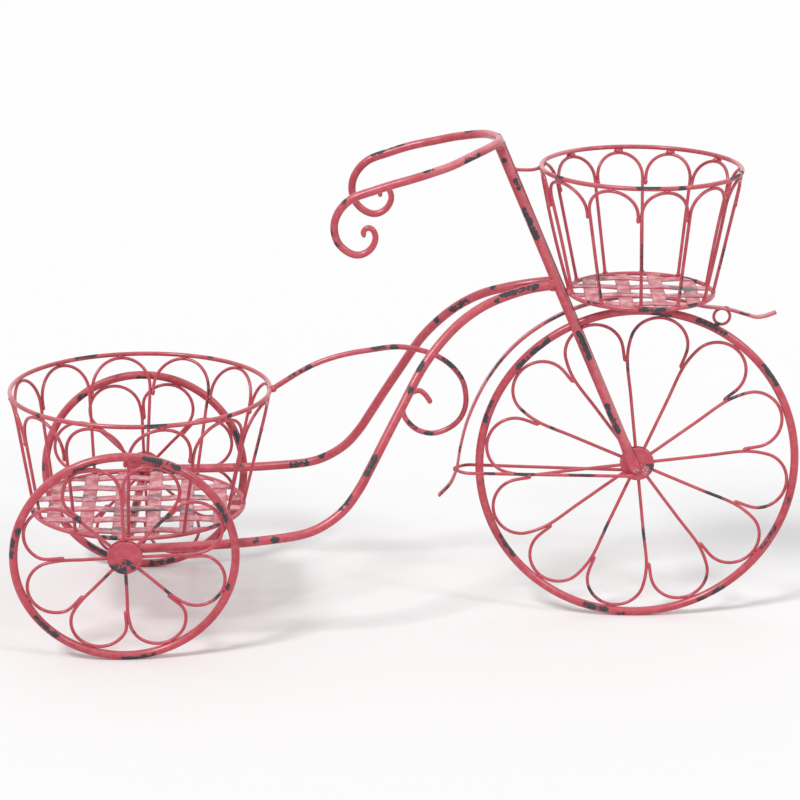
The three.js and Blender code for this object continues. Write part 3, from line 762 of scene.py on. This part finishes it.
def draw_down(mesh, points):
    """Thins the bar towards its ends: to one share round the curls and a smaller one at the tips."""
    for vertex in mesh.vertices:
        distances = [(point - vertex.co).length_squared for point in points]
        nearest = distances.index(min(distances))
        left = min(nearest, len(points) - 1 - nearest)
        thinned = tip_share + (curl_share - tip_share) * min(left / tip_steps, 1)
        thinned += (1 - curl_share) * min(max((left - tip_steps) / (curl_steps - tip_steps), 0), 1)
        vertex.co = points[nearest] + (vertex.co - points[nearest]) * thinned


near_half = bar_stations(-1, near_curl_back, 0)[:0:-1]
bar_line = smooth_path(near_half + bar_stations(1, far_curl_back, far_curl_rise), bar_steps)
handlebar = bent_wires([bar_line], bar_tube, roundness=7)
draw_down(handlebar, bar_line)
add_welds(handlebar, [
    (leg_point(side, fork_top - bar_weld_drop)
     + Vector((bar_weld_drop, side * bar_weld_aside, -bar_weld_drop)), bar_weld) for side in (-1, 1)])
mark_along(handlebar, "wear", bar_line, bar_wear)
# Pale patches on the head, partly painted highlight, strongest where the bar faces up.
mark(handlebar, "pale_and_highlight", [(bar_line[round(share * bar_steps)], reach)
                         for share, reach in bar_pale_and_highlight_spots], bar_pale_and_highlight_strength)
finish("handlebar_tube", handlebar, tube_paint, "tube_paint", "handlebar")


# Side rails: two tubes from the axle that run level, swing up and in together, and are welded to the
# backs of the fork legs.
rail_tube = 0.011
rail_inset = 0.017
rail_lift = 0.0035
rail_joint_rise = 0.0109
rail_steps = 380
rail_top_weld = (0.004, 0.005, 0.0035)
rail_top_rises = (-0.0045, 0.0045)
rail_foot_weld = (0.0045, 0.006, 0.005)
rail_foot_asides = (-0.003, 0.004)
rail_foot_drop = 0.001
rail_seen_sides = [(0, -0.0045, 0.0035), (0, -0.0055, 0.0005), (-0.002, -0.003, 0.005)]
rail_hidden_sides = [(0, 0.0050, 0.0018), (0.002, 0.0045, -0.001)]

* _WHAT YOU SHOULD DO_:
Write the material out again in its entirety, exactly as shown.

* _RESULT OF THE TASK_:
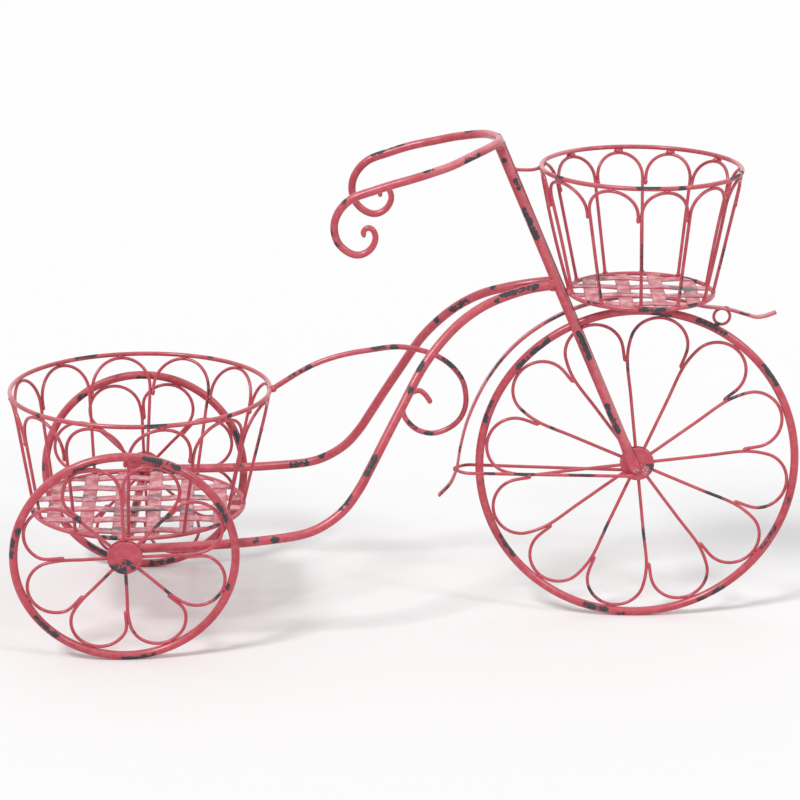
The three.js and Blender code for this object continues. Write part 3, from line 762 of scene.py on. This part finishes it.
def draw_down(mesh, points):
    """Thins the bar towards its ends: to one share round the curls and a smaller one at the tips."""
    for vertex in mesh.vertices:
        distances = [(point - vertex.co).length_squared for point in points]
        nearest = distances.index(min(distances))
        left = min(nearest, len(points) - 1 - nearest)
        thinned = tip_share + (curl_share - tip_share) * min(left / tip_steps, 1)
        thinned += (1 - curl_share) * min(max((left - tip_steps) / (curl_steps - tip_steps), 0), 1)
        vertex.co = points[nearest] + (vertex.co - points[nearest]) * thinned


near_half = bar_stations(-1, near_curl_back, 0)[:0:-1]
bar_line = smooth_path(near_half + bar_stations(1, far_curl_back, far_curl_rise), bar_steps)
handlebar = bent_wires([bar_line], bar_tube, roundness=7)
draw_down(handlebar, bar_line)
add_welds(handlebar, [
    (leg_point(side, fork_top - bar_weld_drop)
     + Vector((bar_weld_drop, side * bar_weld_aside, -bar_weld_drop)), bar_weld) for side in (-1, 1)])
mark_along(handlebar, "wear", bar_line, bar_wear)
# Pale patches on the head, partly painted highlight, strongest where the bar faces up.
mark(handlebar, "pale_and_highlight", [(bar_line[round(share * bar_steps)], reach)
                         for share, reach in bar_pale_and_highlight_spots], bar_pale_and_highlight_strength)
finish("handlebar_tube", handlebar, tube_paint, "tube_paint", "handlebar")


# Side rails: two tubes from the axle that run level, swing up and in together, and are welded to the
# backs of the fork legs.
rail_tube = 0.011
rail_inset = 0.017
rail_lift = 0.0035
rail_joint_rise = 0.0109
rail_steps = 380
rail_top_weld = (0.004, 0.005, 0.0035)
rail_top_rises = (-0.0045, 0.0045)
rail_foot_weld = (0.0045, 0.006, 0.005)
rail_foot_asides = (-0.003, 0.004)
rail_foot_drop = 0.001
rail_seen_sides = [(0, -0.0045, 0.0035), (0, -0.0055, 0.0005), (-0.002, -0.003, 0.005)]
rail_hidden_sides = [(0, 0.0050, 0.0018), (0.002, 0.0045, -0.001)]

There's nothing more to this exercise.